Oriane Lafargue: Zusammenarbeit von Fachanwälten für Arbeitsrecht und Migrationsrecht kann sinnvoll sein

Interview mit Oriane Lafargue
Wir sprechen mit Rechtsanwältin Oriane Lafargue, LL.M. Fachanwältin für Migrationsrecht, über Arbeitsmigration nach Deutschland.

Das Einbürgerungsrecht stellt bei der Rekrutierung von High Potentials ein Handikap dar.

Wann sollte ich mir als Migrant einen Fachanwalt für Arbeitsrecht zur Unterstützung holen?

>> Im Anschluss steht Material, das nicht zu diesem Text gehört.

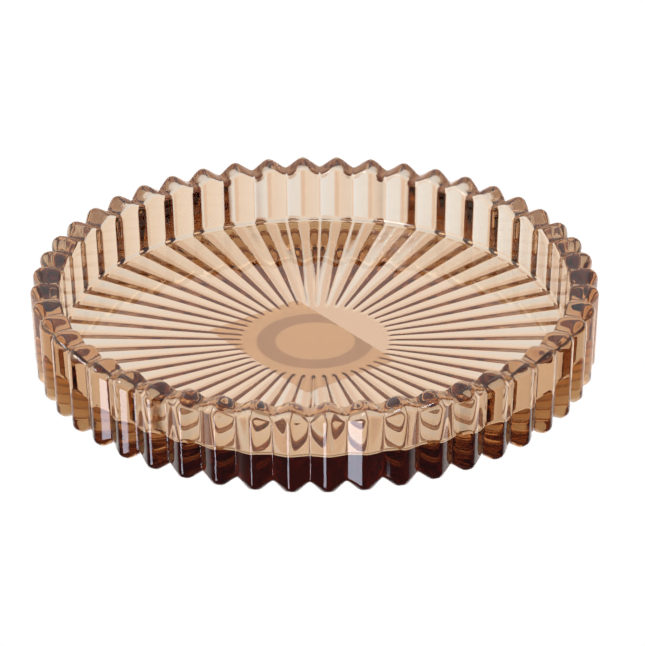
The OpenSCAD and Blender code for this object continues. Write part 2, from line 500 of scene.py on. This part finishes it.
# Table: only the camera sees it. In and through the glass, the studio's own table shows
corners = np.array([[-1, -1], [1, -1], [1, 1], [-1, 1]]) * TABLE_REACH
table = mesh_object("table", np.column_stack([corners, np.full(4, TABLE_Z)]),
                    [np.array([[0, 1, 2, 3]])], table_surface())
table.visible_glossy = False
table.visible_transmission = False
table.visible_shadow = False

bpy.context.scene.world = studio_world()

# Camera: 28 degrees above the table and 1.31 m away. Its roll is in radians, and it aims off
# the plate's middle by pixels of a frame 645 wide
AZIMUTH, ELEVATION, ROLL = math.radians(-92.44), math.radians(28.0), -0.0079
DISTANCE, LENS, SENSOR, WIDTH = 1.311, 276.14, 36.0, 645
RIGHT_OF_AXIS, ABOVE_AXIS = 7.2, 34.8
NEAREST, FARTHEST = 0.05, 50.0
back = Vector((math.cos(ELEVATION) * math.cos(AZIMUTH),
               math.cos(ELEVATION) * math.sin(AZIMUTH), math.sin(ELEVATION)))
level_right = Vector(UP).cross(back).normalized()
level_up = back.cross(level_right)
right = level_right * math.cos(ROLL) + level_up * math.sin(ROLL)
up = level_up * math.cos(ROLL) - level_right * math.sin(ROLL)
pixels = LENS / SENSOR * WIDTH
look = (-back * pixels + right * RIGHT_OF_AXIS + up * ABOVE_AXIS).normalized()
right = (right - look * right.dot(look)).normalized()
up = right.cross(look)
camera = bpy.data.objects.new("camera", bpy.data.cameras.new("camera"))
bpy.context.scene.collection.objects.link(camera)
camera.data.sensor_width = SENSOR
camera.data.sensor_fit = "HORIZONTAL"
camera.data.lens = LENS
camera.data.clip_start, camera.data.clip_end = NEAREST, FARTHEST
turn = Matrix((right, up, -look)).transposed().to_4x4()
camera.matrix_world = Matrix.Translation(back * DISTANCE) @ turn
bpy.context.scene.camera = camera

# Enough turns for light inside the flutes, and the plain view that keeps white white
cycles = bpy.context.scene.cycles
cycles.max_bounces = GLASS_TURNS
cycles.transmission_bounces = GLASS_TURNS
cycles.glossy_bounces = GLASS_TURNS
cycles.transparent_max_bounces = CLEAR_TURNS
cycles.volume_bounces = 0
cycles.caustics_reflective = True
cycles.caustics_refractive = True
bpy.context.scene.view_settings.view_transform = "Standard"
bpy.context.scene.view_settings.look = "None"
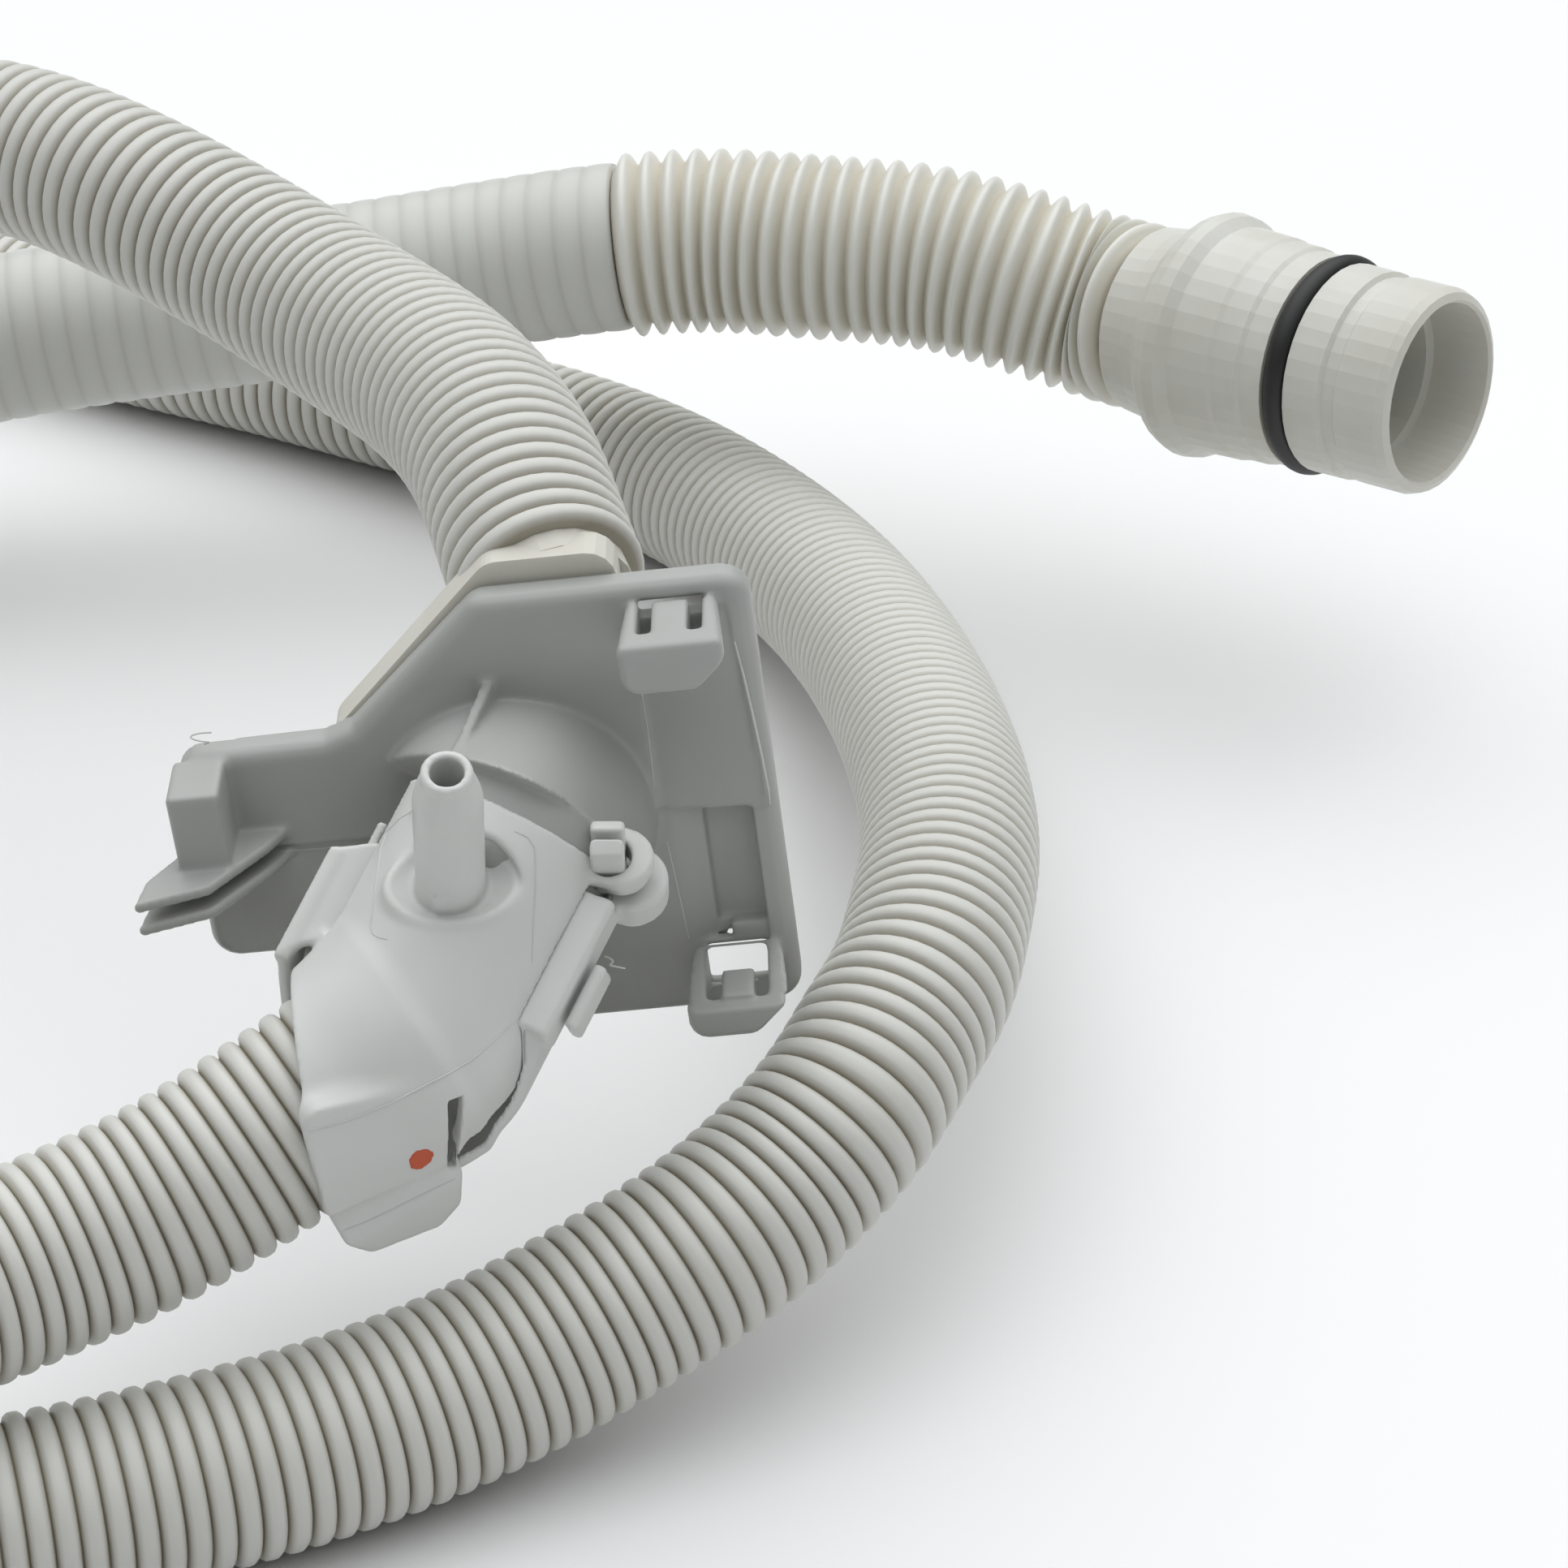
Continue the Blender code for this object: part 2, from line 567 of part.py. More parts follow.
def make_clip(at, opens_up):
    """A U-shaped latch with a springy tongue between its two side walls."""
    half = CLIP_WIDTH / 2
    low, high = at.z - CLIP_HEIGHT / 2, at.z + CLIP_HEIGHT / 2
    body = box((at.x - half, -CLIP_REACH, low), (at.x + half, PLATE_WALL - PLATE_ROOT, high))
    inner = half - CLIP_WALL
    floor = CLIP_WALL if opens_up else -BEYOND
    well = box(
        (at.x - inner, -CLIP_REACH + CLIP_WALL, low + floor),
        (at.x + inner, -SEAT_GAP, high + BEYOND),
    )
    cut_out(body, well)
    tongue_half = CLIP_TONGUE / 2
    tongue = box(
        (at.x - tongue_half, -CLIP_REACH + CLIP_WALL / 2, low + CLIP_WALL / 2),
        (at.x + tongue_half, -CLIP_REACH + CLIP_TONGUE_REACH, high - CLIP_TONGUE_DROP),
    )
    join_on(body, tongue)
    chamfer = [
        (at.x - half - BEYOND, low - BEYOND),
        (at.x + half + BEYOND, low - BEYOND),
        (at.x + half + BEYOND, low + CLIP_CHAMFER),
        (at.x + half - CLIP_CHAMFER + 0.4 * MM, low - 0.2 * MM),
        (at.x - half + CLIP_CHAMFER - 1.2 * MM, low - 0.2 * MM),
        (at.x - half - BEYOND, low + CLIP_CHAMFER - BEYOND),
    ]
    cut_out(body, slab(chamfer, -CLIP_REACH - BEYOND, 2 * BEYOND))
    return body


def make_duckbill():
    """Two thin jaws that open towards the left front, joined along the plate."""
    z = DUCKBILL_Z
    jaws = []
    for drop in (0.0, DUCKBILL_WALL + DUCKBILL_OPEN):
        bm = bmesh.new()
        face = bm.faces.new([bm.verts.new((x * MM, y * MM, z - drop)) for x, y in DUCKBILL_PLAN])
        drawn = bmesh.ops.extrude_face_region(bm, geom=[face])
        moved = [v for v in drawn["geom"] if isinstance(v, bmesh.types.BMVert)]
        bmesh.ops.translate(bm, verts=moved, vec=(0.0, 0.0, -DUCKBILL_WALL))
        jaws.append(add("jaw", bm, None))
    return jaws


def elbow_sections():
    """Centre and heading of each section of the elbow, from the boss to the hose."""
    leg = (ELBOW_BEND - ELBOW_START).normalized()
    reach = ELBOW_BEND_REACH
    sections = [(ELBOW_START, leg), (ELBOW_START.lerp(ELBOW_BEND, 0.5), leg)]
    for k in range(5):
        t = k / 4
        from_leg = ELBOW_BEND - leg * reach * (1 - t)
        to_hose = ELBOW_BEND + HOSE_HEADING * reach * t
        sections.append((from_leg.lerp(to_hose, t), leg.lerp(HOSE_HEADING, t).normalized()))
    sections.append((ELBOW_MOUTH_AT, HOSE_HEADING))
    return sections


def elbow_ring(centre, heading, radius, angles, at_mouth):
    """Points round one section. The last section lies in the slanting plane of the mouth."""
    side = ELBOW_UP.cross(heading).normalized()
    up = heading.cross(side)
    if at_mouth:
        centre = ELBOW_BEND
    ring = [centre + (side * math.cos(a) + up * math.sin(a)) * radius for a in angles]
    if at_mouth:
        slant = HOSE_HEADING.dot(ELBOW_MOUTH_NORMAL)
        ring = [p + HOSE_HEADING * (ELBOW_MOUTH_AT - p).dot(ELBOW_MOUTH_NORMAL) / slant for p in ring]
    return ring


def elbow_shell(name, ranges, steps):
    """One half shell, with its own first and last angle at each section."""
    bm = bmesh.new()
    rows = []
    sections = elbow_sections()
    for i, ((centre, heading), (first, last)) in enumerate(zip(sections, ranges)):
        angles = [first + (last - first) * k / steps for k in range(steps + 1)]
        at_mouth = i == len(sections) - 1
        outside = elbow_ring(centre, heading, ELBOW_INNER_R + ELBOW_WALL, angles, at_mouth)
        inside = elbow_ring(centre, heading, ELBOW_INNER_R, angles[::-1], at_mouth)
        rows.append([bm.verts.new(p) for p in outside + inside])
    around = len(rows[0])
    for first_row, second_row in zip(rows, rows[1:]):
        for k in range(around):
            k2 = (k + 1) % around
            bm.faces.new([first_row[k], first_row[k2], second_row[k2], second_row[k]])
    for row in (rows[0], rows[-1]):
        for k in range(steps):
            bm.faces.new([row[k], row[k + 1], row[around - 2 - k], row[around - 1 - k]])
    return add(name, bm, None)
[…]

Oriane Lafargue: Prinzipiell ist es immer von Vorteil sich einen Fachanwalt für das spezielle Rechtsgebiet zu suchen, in dem man Unterstützung braucht. Allerdings bedeutet die Bezeichnung „Fachanwalt für Arbeitsrecht“ noch nicht, dass sich der Anwalt auch mit den Querschnitten von Migrations- und Arbeitsrecht auskennt. Dies sollte expliziert erfragt werden. Im Zweifel hat der Fachanwalt für Migrationsrecht eine bessere Kenntnis bzw. Routine von dem Verwaltungs- und Visumverfahren. Manchmal kann auch eine Zusammenarbeit von Fachanwälten für Arbeitsrecht und Migrationsrecht sinnvoll sein.

Gibt es eine unterschiedliche Rechtsprechung zur Erteilung einer Arbeitsgenehmigung zwischen Fachkräften (z.B. IT-Spezialisten) und gewöhnlichen Arbeitskräften aus dem Ausland?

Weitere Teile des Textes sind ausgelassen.